When I first visited London in the 1960s we stayed with my uncle who lived in Crystal Palace. The first place he took us to was the park, where the stone dinosaurs immediately became one of my favourite things in London. Up the hill from the unlikely versions of the ancient animals were the TV mast, another source of wonder and the remains of the structure which gave the area its name: the Crystal Palace.
Before 1936 when some mishap caused it to burn down it looked like this. Joseph Paxton the designer of the great glasshouse had moved the whole thing from Hyde Park to an obscure site in Sydenham, south London. He expanded the main building, added two towers at either end (designed by Brunel) and built an ornamental park around it.
Despite its destruction (and who is to say it would have survived the War, and the post war dislike of Victorian structures that saw the disappearance of the Euston Arch among many others?) it remains a familiar image and occupies a small but permanent niche in the popular imagination.
We don’t usually remember where exactly it was originally located, but this is the spot:
It faced the main road between London and Kensington
And although photography was in its infancy, many pictures were taken including calotypes by the Fox-Talbot company. There are plenty of photographs of the interior but by technical necessity they show it empty, without people. The essence of a visitor attraction is the people who come to it in their hundreds, and you can only get a sense of that from prints and lithographs.
The transept had been built around the tree after an MP had complained about its possible destruction but it actually added to the general effect. The fountain was constructed out of crystal glass.
The statues were cast in plaster.
There was an appreciative and colourful throng of visitors. This view shows the height of the structure, the strangeness of some of the objects – a lighthouse reflector, the Ross telescope, the Colebroke Dome and in the centre the Queen and the Prince Consort, the premier celebrities of the day.
They’re on a relatively informal visit in this lithograph.

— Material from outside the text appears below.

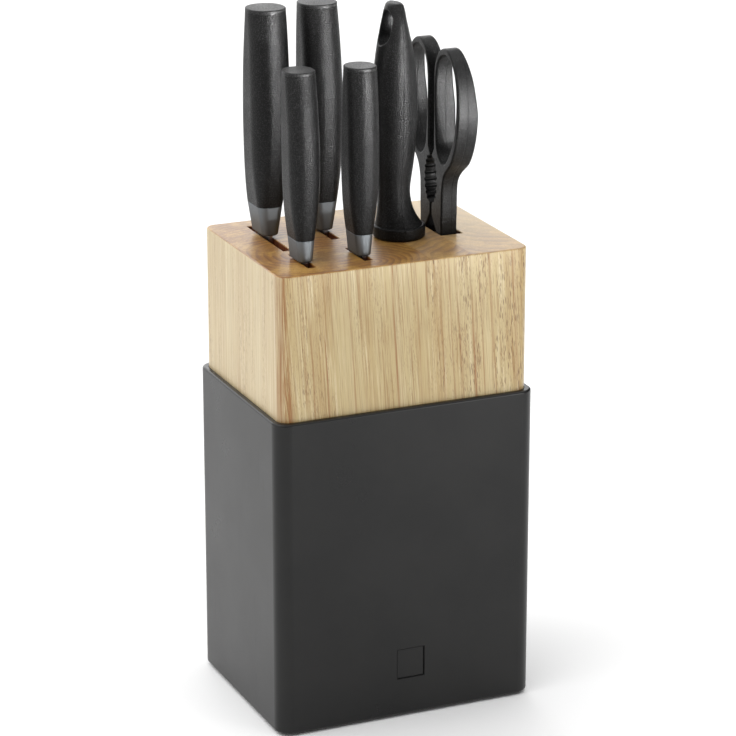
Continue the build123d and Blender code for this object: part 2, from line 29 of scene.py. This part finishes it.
# ---------------------------------------------------------------- node helpers
class Wiring:
    """Short ways to add and join the nodes of one node tree."""

    def __init__(self, tree, space):
        self.tree = tree
        self.point = self.node("ShaderNodeTexCoord").outputs[space]

    def node(self, kind, sockets=None, **settings):
        made = self.tree.nodes.new(kind)
        for key, value in settings.items():
            setattr(made, key, value)
        for key, value in (sockets or {}).items():
            self.set(made.inputs[key], value)
        return made

    def set(self, socket, value):
        if isinstance(value, bpy.types.NodeSocket):
            self.tree.links.new(value, socket)
        elif socket.type == "RGBA":
            socket.default_value = (*value, 1.0)
        else:
            socket.default_value = value

    def math(self, operation, *values, clamp=False):
        made = self.node("ShaderNodeMath", operation=operation, use_clamp=clamp)
        for socket, value in zip(made.inputs, values):
            self.set(socket, value)
        return made.outputs[0]

    def axes(self, vector=None):
        return self.node("ShaderNodeSeparateXYZ", {"Vector": vector or self.point}).outputs

    def joined(self, x, y, z):
        return self.node("ShaderNodeCombineXYZ", {"X": x, "Y": y, "Z": z}).outputs[0]

    def scaled(self, x, y, z):
        return self.node("ShaderNodeMapping", {"Vector": self.point, "Scale": (x, y, z)}).outputs[0]

    def noise(self, vector, scale, detail, rough):
        sockets = {"Vector": vector, "Scale": scale, "Detail": detail, "Roughness": rough}
        return self.node("ShaderNodeTexNoise", sockets).outputs["Fac"]

    def cells(self, vector, scale):
        return self.node("ShaderNodeTexVoronoi", {"Vector": vector, "Scale": scale}).outputs["Distance"]

    def span(self, value, low, high, to_low=0.0, to_high=1.0, smooth=True):
        made = self.node("ShaderNodeMapRange", interpolation_type="SMOOTHSTEP" if smooth else "LINEAR")
        for key, number in zip(("Value", "From Min", "From Max", "To Min", "To Max"),
                               (value, low, high, to_low, to_high)):
            self.set(made.inputs[key], number)
        return made.outputs["Result"]

    def ramp(self, value, *stops):
        made = self.node("ShaderNodeValToRGB", {"Fac": value})
        bands = made.color_ramp.elements
        while len(bands) < len(stops):
            bands.new(0.5)
        for band, (place, colour) in zip(bands, stops):
            band.position = place
            band.color = (*colour, 1.0)
        return made.outputs["Color"]

    def mix(self, share, first, second, blend="MIX"):
        made = self.node("ShaderNodeMix", data_type="RGBA", blend_type=blend)
        self.set(made.inputs[0], share)
        self.set(made.inputs[6], first)
        self.set(made.inputs[7], second)
        return made.outputs[2]

    def bump(self, height, strength, distance, under=None):
        made = self.node("ShaderNodeBump", {"Height": height, "Strength": strength, "Distance": distance})
        if under is not None:
            self.set(made.inputs["Normal"], under)
        return made.outputs["Normal"]

    def near(self, value, centre, half, soft):
        """1 where value lies within half of centre, fading to 0 over soft."""
        away = self.math("ABSOLUTE", self.math("SUBTRACT", value, centre))
        return self.span(away, half, half + soft, 1.0, 0.0)


class Paint(Wiring):
    """A Principled material."""

    def __init__(self, name):
        self.material = bpy.data.materials.new(name)
        self.material.use_nodes = True
        super().__init__(self.material.node_tree, "Object")
        self.bsdf = self.tree.nodes["Principled BSDF"]

    def shader(self, **values):
        for key, value in values.items():
            self.set(self.bsdf.inputs[key.replace("_", " ")], value)

    def facing(self, axis):
        """1 on faces that look along an axis, either way, and 0 on faces across it."""
        normal = self.node("ShaderNodeNewGeometry").outputs["Normal"]
        return self.span(self.math("ABSOLUTE", self.axes(normal)[axis]), 0.35, 0.85)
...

Bystanders keep a discreet distance from the Royal party while getting as close as they think is correct on both sides of the Nave.
The exterior of the building appeared squat and monotonous but the interior seemed Tardis-vast.
Above the ground level were galleries, some stuffed with curious objects.
Others quiet and ecclesiastical:
And others weirdly intimate:
Victoria and Albert had paid a more formal visit on the day of the Palace’s Inaugeration in May.
They entered the Palace through iron gates and proceeded through the crowds to take their place under a giant canopy.
Victoria wrote in her diary: “the glimpses of the transept through the iron gates..(the) myriads of people filling the galleries and seats gave us a sensation which I can never forget.” In a letter she said “The sight…was incredibly glorious, really like fairyland.” Other commentators spoke of the intoxicating effects of, forms, colours and noise.
When I think of a Victorian glass house I think of the Palm House at Kew Gardens, full of vegetation and damp air, like being in a jungle. I can’t quite imagine an even bigger version full of light, artificial colours and people.
The opening ceremoney,Victoria said “fills me with devotion more so than any service I have ever heard”. She visited the Exhibition many times, going one day and starting off the next in the exact spot she had left off, until she had seen almost everything.
After six months in October of 1851 police cleared the building for a final time. There was a last private ceremony to close the building which Victoria “grieved not to be able to be present”. (Albert had advised aginst it.). She did go back to look at it again with all the exhibits removed “the beauty of the building was never seen to greater advantage.”
The following year after much debate as to its future the Palace moved to Sydenham, deep in the suburbs, and after seventy years or so, one day its story came to an end.
We were over the border in the City of Westminster this week but as a forerunner of Albertopolis the Crystal Palace and the Great Exhibition are of some interest to the history of Kensington and Chelsea. And I liked the set of lithographs which were too big for me to scan in one piece but had some irresistible details. I started out with them but the more I read the more pictures I wanted to add, so you get a bumper crop of images this week.
John McKean’s book Crystal Palace (1994) was particularly informative, and was where I found the quotes from Queen Victoria.